Another 25 wedding guests were injured – with multiple passengers suffering broken necks and other grievous injuries in the carnage.
Button’s three grounds of appeal are that the sentencing judge erred in finding he “drove knowing he was under the influence of opioid painkiller Tramadol”, and in finding the relevant tipping threshold for the bus was 31km/h – as well as that the sentence was manifestly excessive.
The mother of victim Rebecca Mullen, Leanne, was among those who listened to the fleeting court mention online on Thursday morning.
Button was sentenced by Newcastle District Court Judge Roy Ellis last September to 32 years behind bars with a 24-year non-parole period after partially accumulating the 35 charges he was facing, which included 10 counts of dangerous driving causing death, nine counts of dangerous driving causing grievous bodily harm, and 16 counts of driving furiously in a motor vehicle to cause bodily harm.

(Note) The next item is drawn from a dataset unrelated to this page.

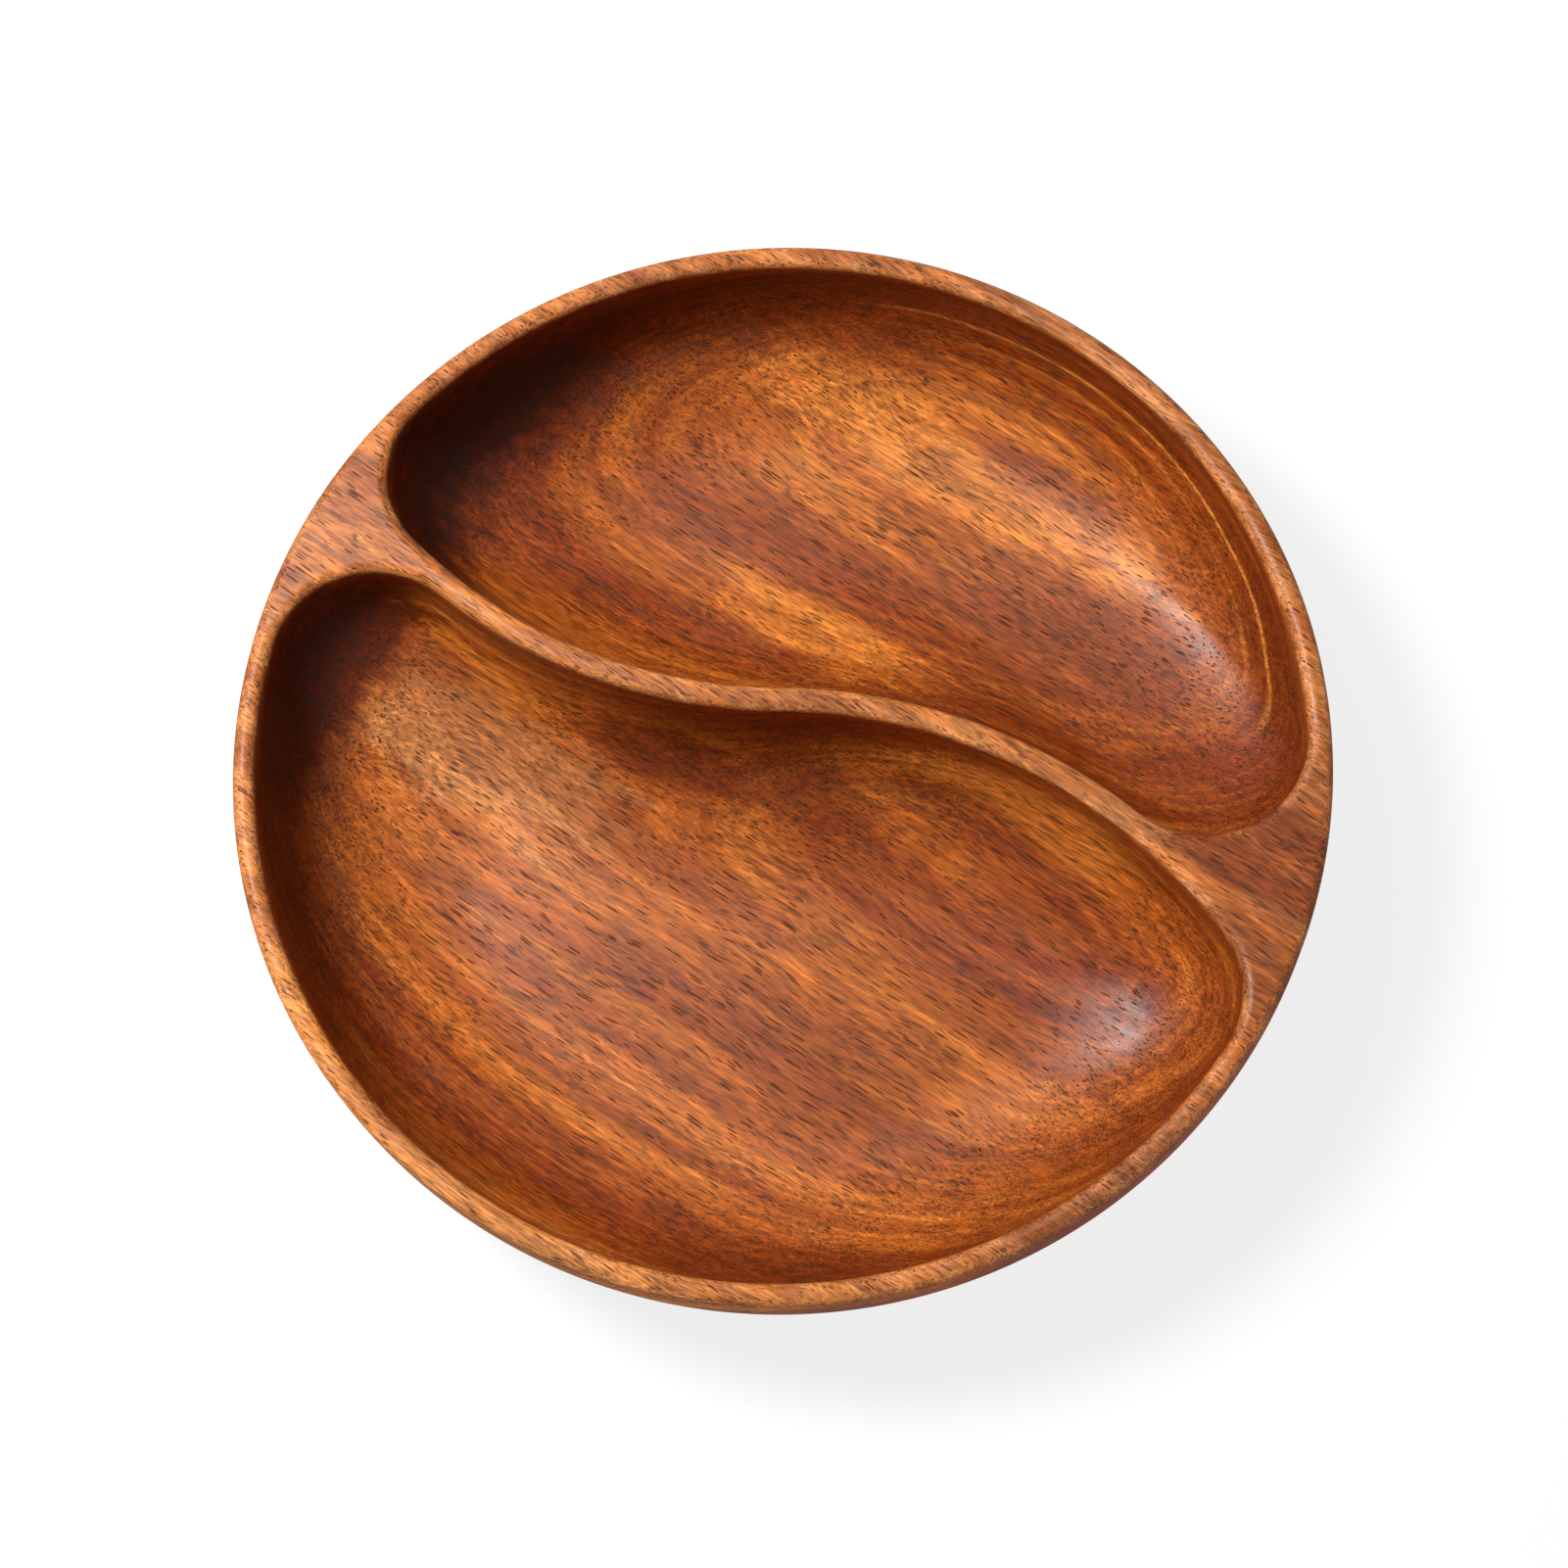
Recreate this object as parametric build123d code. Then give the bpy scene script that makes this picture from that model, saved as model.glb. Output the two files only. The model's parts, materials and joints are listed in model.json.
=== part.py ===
from build123d import *
import math
import os

# A round wooden bowl with two compartments, parted by a wavy divider.
# It is carved from a blank of solid boards glued edge to edge.
# Lengths are in millimetres, angles in degrees.
# The origin is the middle of the foot, +Z is up, and X runs along the grain of the boards.

# Bowl body
outer_radius = 110.0
bowl_height = 43.0
outer_upright = 9.0
rim_width = 4.7
edge_round = 2.3

# Compartments
floor_thickness = 9.0
wall_upright = 5.0
wall_run = 38.0
tight_corner_radius = 19.5
wide_corner_radius = 20.8
floor_corner_radius = 6.0

# Divider
divider_width = 5.1
divider_bend_radius = 111.0
divider_slope = 33.4
divider_middle_x = -6.5
divider_middle_y = 10.2

# Blank that the bowl is turned from
blank_trim = 5.0
seam_shift = 3.0

# One overrun lets every cutter pass clear of the wood
overrun = 5.0

# Plain numbers: shape of the hollow wall and its corners, and the narrow bands that it is made of
wall_fullness = 2.2
corner_fullness = 2.5
wall_band_count = 18

# Most of a wall that a round may take, and most of a compartment's half width that its walls may take
round_limit_share = 0.49
wall_limit_share = 0.84

# Sizes that follow from the ones above
inner_radius = outer_radius - rim_width
sweep_depth = bowl_height - floor_thickness - wall_upright
rim_round = min(edge_round, rim_width * round_limit_share, divider_width * round_limit_share)
hollow_bend_radius = divider_bend_radius - divider_width / 2
full_bend_radius = divider_bend_radius + divider_width / 2

# Centres of the divider's two bends: 1 is the one at the back, -1 the one at the front
slope = math.radians(divider_slope)
bend_centres = {
    side: (
        divider_middle_x - side * divider_bend_radius * math.sin(slope),
        divider_middle_y + side * divider_bend_radius * math.cos(slope),
    )
    for side in (1, -1)
}

# The walls run in until the floor is reached, and stop short of the middle of the narrower compartment
half_width = min(
    (inner_radius + hollow_bend_radius - math.hypot(x, y)) / 2 for x, y in bend_centres.values()
)
floor_inset = min(wall_run, half_width * wall_limit_share)
floor_corner = min(floor_corner_radius, (half_width - floor_inset) * wall_limit_share)

# The blank
board_names = ["front_board", "front_middle_board", "divider_board", "back_middle_board", "back_board"]
board_width = 2 * (outer_radius + blank_trim) / len(board_names)


def polar(centre, radius, angle):
    """Point at a radius and an angle from a centre."""
    return (centre[0] + radius * math.cos(angle), centre[1] + radius * math.sin(angle))


def direction(centre, point):
    """Angle of a point seen from a centre."""
    return math.atan2(point[1] - centre[1], point[0] - centre[0])


def circle_crossing(first_radius, centre, second_radius):
    """Crossing, on the left of the line to centre, of a circle about the origin with a second circle."""
    distance = math.hypot(centre[0], centre[1])
    along = (first_radius**2 - second_radius**2 + distance**2) / (2 * distance)
    aside = math.sqrt(first_radius**2 - along**2)
    ahead = (centre[0] / distance, centre[1] / distance)
    return (ahead[0] * along - ahead[1] * aside, ahead[1] * along + ahead[0] * aside)


def arc(centre, radius, start, end, height, clockwise=False):
    """Arc of a circle from the direction of start to the direction of end, at one height."""
    start_angle = direction(centre, start)
    sweep = (direction(centre, end) - start_angle) % math.tau
    if clockwise:
        sweep -= math.tau
    points = [polar(centre, radius, start_angle + sweep * part) for part in (0, 0.5, 1)]
    return ThreePointArc(*[(x, y, height) for x, y in points])


def corner_radius(top_radius, inset):
    """Plan radius of a compartment's corner, which tightens ever faster as the wall runs in to the floor."""
    return top_radius - (top_radius - floor_corner) * (inset / floor_inset) ** corner_fullness


def compartment_outline(side, inset, height):
    """Closed outline of a compartment, inset from its rim edge. Side is 1 at the back, -1 at the front."""
    near_centre = bend_centres[side]
    far_centre = bend_centres[-side]
    rim = inner_radius - inset
    hollow_bend = hollow_bend_radius - inset
    full_bend = full_bend_radius + inset
    tight = corner_radius(tight_corner_radius, inset)
    wide = corner_radius(wide_corner_radius, inset)
    tight_centre = circle_crossing(rim - tight, near_centre, hollow_bend - tight)
    wide_centre = circle_crossing(rim - wide, far_centre, full_bend + wide)
    axis = (0, 0)
    rim_start = polar(axis, rim, direction(axis, wide_centre))
    rim_end = polar(axis, rim, direction(axis, tight_centre))
    hollow_start = polar(near_centre, hollow_bend, direction(near_centre, tight_centre))
    turning = polar(near_centre, hollow_bend, direction(near_centre, far_centre))
    full_end = polar(far_centre, full_bend, direction(far_centre, wide_centre))
    return Wire(
        [
            arc(axis, rim, rim_start, rim_end, height),
            arc(tight_centre, tight, rim_end, hollow_start, height),
            arc(near_centre, hollow_bend, hollow_start, turning, height),
            arc(far_centre, full_bend, turning, full_end, height, clockwise=True),
            arc(wide_centre, wide, full_end, rim_start, height),
        ]
    )


def compartment(side):
    """Hollow of one compartment: an upright lip, then a wall that sweeps in to a flat floor."""
    lip_base = bowl_height - wall_upright
    lip = extrude(Face(compartment_outline(side, 0, lip_base)), wall_upright + overrun, dir=(0, 0, 1))
    sections = []
    for step in range(wall_band_count + 1):
        turn = math.pi / 2 * step / wall_band_count
        left_over = max(math.cos(turn), 0) ** (2 / wall_fullness)
        inset = floor_inset * (1 - left_over)
        drop = sweep_depth * math.sin(turn) ** (2 / wall_fullness)
        sections.append(compartment_outline(side, inset, lip_base - drop))
    return lip, Solid.make_loft(sections, ruled=True)


def turned_body():
    """Outside of the bowl: flat foot, wall that sweeps up from it, upright band and rounded rim."""
    sweep_drop = bowl_height - outer_upright
    foot_radius = outer_radius - sweep_drop
    foot = Line((0, 0), (foot_radius, 0))
    wall = CenterArc((foot_radius, sweep_drop), sweep_drop, -90, 90)
    band = Line((outer_radius, sweep_drop), (outer_radius, bowl_height - rim_round))
    lip = CenterArc((outer_radius - rim_round, bowl_height - rim_round), rim_round, 0, 90)
    top = Line((outer_radius - rim_round, bowl_height), (0, bowl_height))
    axis_line = Line((0, bowl_height), (0, 0))
    profile = make_face(Curve() + [foot, wall, band, lip, top, axis_line])
    return revolve(Plane.XZ * profile, Axis.Z)


def carved_bowl():
    """Whole bowl in one piece, with both compartments cut and their rim edges rounded."""
    bowl = turned_body()
    for side in (1, -1):
        lip, hollow = compartment(side)
        bowl = bowl - lip - hollow
    top_face = bowl.faces().sort_by(Axis.Z)[-1]
    edges = [edge for wire in top_face.inner_wires() for edge in wire.edges()]
    return fillet(edges, rim_round)


def seams():
    """Places of the glue lines across the grain, and the outsides of the first and last board."""
    seam_count = len(board_names) - 1
    inner = [(place - (seam_count - 1) / 2) * board_width + seam_shift for place in range(seam_count)]
    reach = outer_radius + overrun
    return [-reach] + inner + [reach]


def board(bowl, front, back):
    """Part of the bowl that lies in one board of the blank."""
    reach = outer_radius + overrun
    slab = Pos(0, (front + back) / 2, bowl_height / 2) * Box(2 * reach, back - front, bowl_height + overrun)
    return bowl & slab


os.makedirs("parts", exist_ok=True)
bowl = carved_bowl()
edges_of_boards = seams()
for name, front, back in zip(board_names, edges_of_boards, edges_of_boards[1:]):
    export_step(board(bowl, front, back), f"parts/{name}.step")
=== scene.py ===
"""Looks of a round wooden bowl with two compartments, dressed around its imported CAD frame.

Lengths are metres in the CAD model's own frame: the origin is the middle of the foot, +Z is up, and X runs
along the grain. The carved body is one closed surface, worked out with numpy, and each board of the blank is
the stretch of it between two glue lines. The wood's pattern is worked out in millimetres.
"""

import json
import logging
import math
from dataclasses import dataclass, field
from enum import Enum

import bmesh
import bpy
import numpy as np
from mathutils import Matrix, Vector
from mathutils.geometry import delaunay_2d_cdt

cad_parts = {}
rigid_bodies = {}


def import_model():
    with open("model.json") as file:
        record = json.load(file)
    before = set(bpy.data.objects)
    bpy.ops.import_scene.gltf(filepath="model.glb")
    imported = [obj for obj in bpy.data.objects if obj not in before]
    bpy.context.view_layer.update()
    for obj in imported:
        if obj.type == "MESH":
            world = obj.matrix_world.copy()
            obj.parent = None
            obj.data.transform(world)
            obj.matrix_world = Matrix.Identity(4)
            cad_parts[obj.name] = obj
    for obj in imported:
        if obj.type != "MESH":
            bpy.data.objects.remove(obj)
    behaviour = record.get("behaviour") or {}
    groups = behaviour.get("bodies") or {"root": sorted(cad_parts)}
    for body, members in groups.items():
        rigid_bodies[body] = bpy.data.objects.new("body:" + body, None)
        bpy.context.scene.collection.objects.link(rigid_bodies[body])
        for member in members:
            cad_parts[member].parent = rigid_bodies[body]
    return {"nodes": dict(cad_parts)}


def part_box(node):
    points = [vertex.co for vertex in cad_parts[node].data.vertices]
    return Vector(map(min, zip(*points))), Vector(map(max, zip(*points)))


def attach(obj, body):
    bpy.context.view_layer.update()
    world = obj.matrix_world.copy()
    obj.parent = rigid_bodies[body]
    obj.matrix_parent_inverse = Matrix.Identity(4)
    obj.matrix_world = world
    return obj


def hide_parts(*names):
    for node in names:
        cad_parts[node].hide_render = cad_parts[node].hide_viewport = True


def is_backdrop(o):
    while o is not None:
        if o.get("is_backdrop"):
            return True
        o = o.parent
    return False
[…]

The ranges for each of the grievous bodily harm counts ranged from one year and 10 months to two years and seven months, while each of the death counts attracted a maximum of four and a half years.
In pleading guilty to the charges, Button had agreed his dangerous driving involved three different facets – his Tramadol use, his speeding as he hit the roundabout and his risk-taking behaviour.